BEIJING (Reuters) - Factory activity in China is expected to have cooled slightly in June from the previous month, a Reuters poll showed, as manufacturers are pressured by government efforts to reduce high levels of debt across the world’s second-biggest economy.
Most analysts agree that Beijing’s crackdown on debt risks and tightening financial conditions will slow China’s momentum after a strong start to the year when first quarter growth came in at 6.9 percent.
Corporates are already facing higher financing costs, which could ripple through to decisions on investment, hiring, and wages over the next year.
Moreover, a raft of property curbs have effectively cooled sales in the biggest cities and started dragging on property investment. Indeed, investment growth in the real estate sector slowed for the first time in three months in May.
That could hurt the construction sector - a big boon for the economy in the past few quarters.
“We believe that deleveraging has continued in June and it had some cooling impact on the economy,” said Kelvin Lau, senior economist for Greater China at Standard Chartered.
“We are also taking into account the cooling measures on the real estate sector.”
The official manufacturing Purchasing Managers’ Index (PMI) is expected to come in at 51.0, which would be the lowest reading since September though capping the eleventh straight month of growth, according to a median forecast of 34 economists polled by Reuters.
The index stabilized at 51.2 in the months of April and May, after hitting 51.8 in March - its highest level in nearly five years.
Interestingly, the official PMI survey, which will be released on June 30, along with the official services PMI, showed a divergence with the private Caixin/Markit PMI manufacturing survey in May, which focuses more on small and mid-sized firms.
The private survey, due on July 3, showed the sector struggling to motor on - a contradiction that analysts suspected showed heavy industry was the biggest beneficiary of a construction boom and government stimulus support.
China’s economy generally remained on a solid footing in May, with profits at industrial companies bouncing back from April.
China’s export growth more than halved in May, in line with a general cooling in demand for electronic gadgets. But while trade friction between China and some key trading partners remains, an overall improvement in global growth means shipments from the world’s largest exporter will likely remain strong this year.

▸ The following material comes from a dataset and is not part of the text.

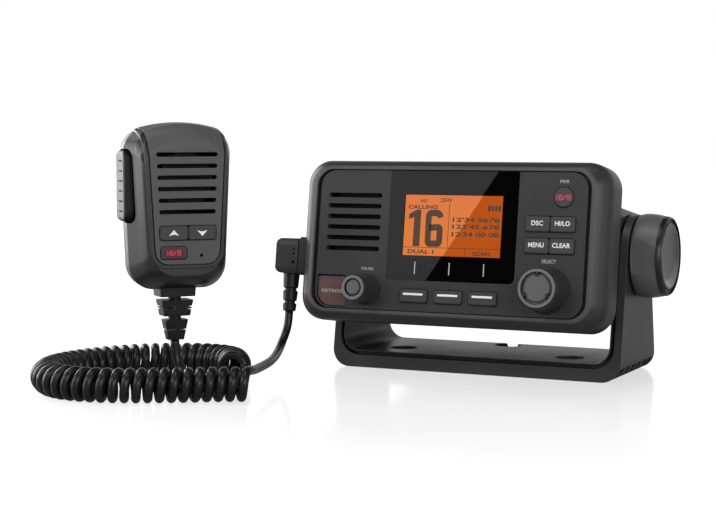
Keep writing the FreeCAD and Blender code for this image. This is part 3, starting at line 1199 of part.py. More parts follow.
def make_ptt():
    z0, z1 = PTT_Z
    y0, y1 = PTT_Y
    back = -PTT_OUT + PTT_STEM[1] - 0.8
    lever = slab(-PTT_OUT, back, z0, z1, (PTT_CORNER, PTT_CORNER), y0, y1)
    lever = lever.common(side_slab(y0, y1, z0, z1, PTT_ROUND, -PTT_OUT, back))
    dot_y = (y0 + y1) / 2 - PTT_DOT_FORWARD
    for i in range(PTT_DOTS):
        z = (z0 + z1) / 2 + (i - (PTT_DOTS - 1) / 2) * PTT_DOT_PITCH
        lever = lever.cut(cylinder(PTT_DOT_R, (-PTT_OUT - 1, dot_y, z), (-PTT_OUT + PTT_DOT_R, dot_y, z)))
    x, z = -PTT_OUT + PTT_HINGE_IN, z0 + PTT_HINGE_RISE
    pivot = cylinder(PTT_HINGE_R, (x, y0 - PTT_HINGE_PROUD, z), (x, y1 + PTT_HINGE_PROUD, z))
    stem = box(-PTT_OUT + PTT_STEM[0], -PTT_OUT + PTT_STEM[1], -1.0, 4.0, z1 - 12.0, z1 - 6.0)
    add_mic("mic_ptt_lever", lever.fuse([pivot, stem]))


def make_hanger():
    """Button that hangs the microphone in its clip."""
    stem, neck, waist = HANGER_NECK_R - 1.5, HANGER_NECK_R, HANGER_NECK_R - 0.8
    button = turned([(0, -2 * MIC_WALL), (stem, -2 * MIC_WALL), (stem, 0), (neck, 0), (waist, 1.2),
                     (waist, HANGER_L - 3.4), (HANGER_R, HANGER_L - 2.2), (HANGER_R, HANGER_L - 0.8),
                     (HANGER_R - 0.8, HANGER_L), (0, HANGER_L)], (0, MIC_REAR, HANGER_Z), (0, 1, 0))
    add_mic("mic_hanger_button", button)


def relief_block(top, bottom, top_half, bottom_half):
    def ring(z, half):
        deep = half * MIC_RELIEF_FLAT
        radius = min(1.6, deep * 0.4)
        wire = outline(-half, half, -deep, deep, (radius, radius), 0)
        wire.rotate(Vector(0, 0, 0), Vector(1, 0, 0), 90)
        wire.translate(Vector(0, 0, z))
        return wire
    return Part.makeLoft([ring(-top, top_half), ring(-bottom, bottom_half)], True, True)


def make_mic_relief():
    """Stepped strain relief; its first block follows the underside of the case."""
    body = cylinder(MIC_RELIEF_NECK, (0, 0, 0), (0, 0, -MIC_RELIEF_L))
    for block in MIC_RELIEF_BLOCKS:
        body = body.fuse(relief_block(*block))
    for z, half in MIC_RELIEF_SLITS:
        low, high = -z - MIC_RELIEF_SLIT_H / 2, -z + MIC_RELIEF_SLIT_H / 2
        core = half * MIC_RELIEF_CORE
        for x0, x1 in ((-half, -core), (core, half)):
            body = body.cut(box(x0, x1, -half, half, low, high))
    body.translate(Vector(0, MIC_RELIEF_Y, 0))
    add_mic("mic_strain_relief", body.cut(mic_body(0)))


def make_boards():
    board = box(-BOARD_HALF, BOARD_HALF, *BOARD_Y, BOARD_Z, BOARD_Z + PCB_T)
    add_head("main_board", board)
    (columns, rows), foot = SHIELD_HOLES, BOARD_Z + PCB_T
    top = foot + SHIELD_H
    shield = box(*SHIELD_X, *SHIELD_Y, foot, top)
    across, along = (SHIELD_X[1] - SHIELD_X[0]) / columns, (SHIELD_Y[1] - SHIELD_Y[0]) / rows
    for i in range(columns):
        for j in range(rows):
            x, y = SHIELD_X[0] + across * (i + 0.5), SHIELD_Y[0] + along * (j + 0.5)
            shield = shield.cut(cylinder(SHIELD_HOLE_R, (x, y, top - 2.0), (x, y, top + 1.0)))
    add_head("radio_shield", shield)


def main():
    make_bracket()
    make_tilt_discs()
    make_clamp(1, "right")
    make_clamp(-1, "left")
    make_bezel()
    make_gasket()
    make_housing_flange()
    make_housing()
    make_housing_screws()
    make_inserts()
    make_antenna_socket()
    make_power_inlet()
    make_panel()
    make_lens()
    make_lcd()
    make_speaker()
    make_key_board()
    make_encoder("volume_encoder", VOLUME_X, VOLUME_Z, VOLUME_LENGTH)
    make_encoder("select_encoder", SELECT_X, SELECT_Z, SELECT_LENGTH)
    make_boards()
    make_keys()
    make_knob("volume", VOLUME_X, VOLUME_Z, VOLUME_BASE_R, VOLUME_FACE_R, VOLUME_LENGTH, VOLUME_RING_R,
              VOLUME_BUTTON_R, ())
    make_knob("select", SELECT_X, SELECT_Z, SELECT_BASE_R, SELECT_FACE_R, SELECT_LENGTH, SELECT_RING_R,
              SELECT_BUTTON_R, (90, 210, 330))
    make_cover()
    make_distress_button()
    make_socket_and_plug()
    make_cord()
    make_mic_case()
    make_mic_screws()
    make_mic_keys()
    make_mic_insides()
    make_ptt()
    make_hanger()
    make_mic_relief()
    os.makedirs("parts", exist_ok=True)
    for name, shape in PARTS.items():
        shape.exportStep(f"parts/{name}.step")
        size = shape.BoundBox
        print(f"{name}: {len(shape.Solids)} solid(s), {shape.Volume / 1000:.2f} cm3, valid {shape.isValid()}, "
              f"{size.XLength:.1f} x {size.YLength:.1f} x {size.ZLength:.1f} mm")


main()
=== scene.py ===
"""Looks of a fixed-mount marine radio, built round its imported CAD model.

Lengths are metres in the model's frame: +X right, +Y to the rear, +Z up, origin under the bracket.
Marks on the head are placed in the panel's frame and those on the microphone in its own frame, both
in millimetres, and the matrices HEAD and MIC carry them to their places. An area of a mark is
(x0, x1, z0, z1), and a loop is a list of (x, z) points.
"""
import json
import math

import bmesh
import bpy
from mathutils import Matrix, Vector


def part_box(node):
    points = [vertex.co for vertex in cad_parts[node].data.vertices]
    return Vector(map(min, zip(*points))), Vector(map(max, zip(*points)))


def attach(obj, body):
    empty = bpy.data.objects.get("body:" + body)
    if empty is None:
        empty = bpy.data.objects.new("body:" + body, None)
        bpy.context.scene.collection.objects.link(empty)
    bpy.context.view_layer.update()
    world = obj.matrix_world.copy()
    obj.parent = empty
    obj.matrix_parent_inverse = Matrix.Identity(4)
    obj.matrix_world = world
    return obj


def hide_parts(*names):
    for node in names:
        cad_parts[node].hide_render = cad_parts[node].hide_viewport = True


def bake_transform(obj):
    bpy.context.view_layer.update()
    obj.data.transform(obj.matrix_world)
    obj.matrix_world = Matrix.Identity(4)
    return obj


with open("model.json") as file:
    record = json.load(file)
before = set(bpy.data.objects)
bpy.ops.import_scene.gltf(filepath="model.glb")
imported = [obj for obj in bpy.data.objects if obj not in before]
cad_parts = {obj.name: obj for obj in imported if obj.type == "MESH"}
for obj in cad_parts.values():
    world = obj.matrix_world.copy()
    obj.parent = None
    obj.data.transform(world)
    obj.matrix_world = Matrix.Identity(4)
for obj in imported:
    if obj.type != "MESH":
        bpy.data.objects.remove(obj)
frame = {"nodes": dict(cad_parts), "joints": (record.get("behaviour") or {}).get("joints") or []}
nodes = frame["nodes"]
joints = {joint["name"]: joint for joint in frame["joints"]}
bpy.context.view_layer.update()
scene = bpy.context.scene

MM = 0.001
UP = Vector((0, 0, 1))
PLAIN_WHITE = (1, 1, 1, 1)

# ---- frames in millimetres: the panel's, the microphone's and the model's
TILT = math.radians(8.44)
PANEL_AHEAD = 66.2         # from the tilt axis to the panel's face
PANEL_BELOW = 0.9          # from the tilt axis to the panel's centre
PIVOT = Vector(joints["head_tilt"]["pos_m"])
HEAD = (Matrix.Translation(PIVOT) @ Matrix.Rotation(-TILT, 4, "X") @ Matrix.Scale(MM, 4)
        @ Matrix.Translation((0, -PANEL_AHEAD, -PANEL_BELOW)))
MIC_YAW = math.radians(49.5)
MIC_FOOT = Vector((-0.110, -0.150, 0.0517))
MIC = Matrix.Translation(MIC_FOOT) @ Matrix.Rotation(MIC_YAW, 4, "Z") @ Matrix.Scale(MM, 4)
MODEL = Matrix.Scale(MM, 4)  # the model's own frame

# ---- camera
CAMERA_AT = Vector((0.33216, -0.85689, 0.12840))
CAMERA_RIGHT = Vector((0.90020, 0.43548, -0.00085))
CAMERA_UP = Vector((-0.03318, 0.07053, 0.99696))
CAMERA_BACK = Vector((0.43421, -0.89743, 0.07794))
CAMERA_LENS = 84.12
SENSOR = 36.0

# ---- zones of painted highlight and painted shade
CREST_HIGHLIGHT_Y = (-0.5, 0.2)      # depths in HEAD between which the painted highlight on the bezel's crest fades
# painted highlight: the lighter colour of the bezel's crest
CREST_HIGHLIGHT_COLOR = (0.065, 0.065, 0.066)
LEVER_FLANK_SHADE_X = (-27.3, -27.8)   # in MIC, where the painted shade on the lever's flank, next to the case, ends
CLAMP_RIM_SHADE_X = (96.9, 96.5)  # in MODEL, to either side, where the painted shade on a clamp knob's rim starts
# painted shade: the black on the lever's flank and on the clamp knobs' rims
PAINTED_SHADE_COLOR = (0.008, 0.008, 0.008)

# ---- marks on the head, in millimetres of the panel's frame
PRINT = 0.04               # thickness of a printed mark
BOLD = 0.02                # outline that thickens the small printed words
SOFT_KEYS = ("soft_key_left", "soft_key_middle", "soft_key_right")
SOFT_KEY_FACE = -1.3
SOFT_KEY_BAR = (11.2, 1.1, 1.05)  # width, height and lift over the key's middle
SOFT_KEY_BAR_CORNER = 0.4
MENU_KEY_FACE = -1.1
KEY_WORDS = {              # word and its width
    "key_call": ("DSC", 6.2), "key_power_level": ("HI/LO", 7.8),
    "key_menu": ("MENU", 8.2), "key_clear": ("CLEAR", 9.4),
}
KEY_WORD = (2.4, 0.6)      # height and lift over the key's middle
CHANNEL_KEY_FACE = -0.9
CHANNEL_DIGITS = (7.4, 2.3)  # width and height
PANEL_WORDS = {            # word and its area
    "power_word": ("PWR", (59.3, 64.2, 30.9, 32.7)),
    "volume_word": ("VOL/SQ", (-47.9, -40.6, -16.3, -14.5)),
    "select_word": ("SELECT", (51.8, 59.4, -9.3, -7.5)),
}
TICK_X, TICK_Z, TICK_WIDE = (-17.2, 2.0, 21.0), (-17.2, -10.9), 0.5  # over the soft keys
KNOB_RINGS = {             # centre, depth of the face, inner and outer radius
    "volume_knob": ((-44.5, -26.2), -15.7, 4.8, 6.3),
    "select_knob": ((55.5, -22.8), -16.1, 8.25, 9.6),
}
COVER_FACE = 0.9
COVER_WORD = (-70.6, -58.6, -28.5, -26.8)  # area
STRIPE_X, STRIPE_Z, STRIPE_HIGH = (-69.2, -59.8), (-22.4, -24.6, -30.9, -33.0), 0.7
PLUG_HOLES = (             # x, z and radius
    (-90.1, -6.2, 0.55), (-90.1, -8.5, 0.55), (-90.1, -13.1, 0.9),
)
PLUG_HOLE_BOTTOM = 4.1
THREAD_AT = (38.0, 119.4, 2.0)  # in the middle of the first turn
THREAD_R, THREAD_RIDGE_R, THREAD_TURNS = 7.8, 0.35, 10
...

And analysts say Beijing will be keen to keep key sectors of the economy growing at a steady pace so it can meet its full-year growth target of about 6.5 percent, down from 6.7 percent in 2016 - the slowest annual pace in 26 years.
All the same, the challenges for policymakers are aplenty.
Producer price inflation (PPI), for instance, fell for the third straight month in May on tumbling prices of raw materials, reinforcing expectations of a slowdown that would be bad news for debt-laden firms.
Massive debt - standing at nearly 300 percent of GDP - and serious budgetary imbalances mean Beijing can’t carry on pump priming - factors that analysts say will eventually drag on growth during the year.